I was confused by your suggestion to take points from both objects and idiotically incorporated the need to find a collision normal into my thoughts, because I'd started thinking about rigid body dynamics and not what the original author was asking.

I think our suggestions end up being pretty much the same thing if you add the fact that the axis of minimum overlap is actually a plane normal for one of the objects. Then the point you're looking for is the one from the other object that penetrates most deeply into that.

I'm not sure why you'd collect points from both objects. Probably I've misunderstood?

EDIT: oh, if you want to test for point to point collisions separately to point to edge collisions with the Minkowski Sum solution, just test whether the escape vector exists through a vertex of the sum. And then obviously use the escape vector itself as a collision normal, if you need one.

Surely whichever polygon owns the edge with the normal that provides the axis of minimum overlap is the one that supplies an edge, and specifically it supplies that edge?

EDIT:

Obviously you mean other than through the Minkowski Sum?

Hmm...I think I'm going to try using the Minkowski Sum.
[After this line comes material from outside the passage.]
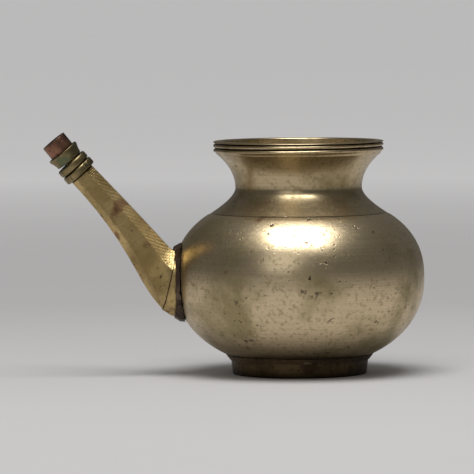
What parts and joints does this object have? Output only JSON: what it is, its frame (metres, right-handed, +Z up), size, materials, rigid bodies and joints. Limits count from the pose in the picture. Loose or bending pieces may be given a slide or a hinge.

It seems interesting. I'll try to make a demo from it, so that I can understand how to use it. I think it's quite complicated, judging by the length of your post.

I've finally finished the demo, which I have already posted in the depot. I had problem understanding Thomas Harte's algorithm of calculating the minkowski sum polygon, so I just used the Monotone Chain algorithm to produce a convex polygon from the set of points produced from the minkowski sum of two polygons.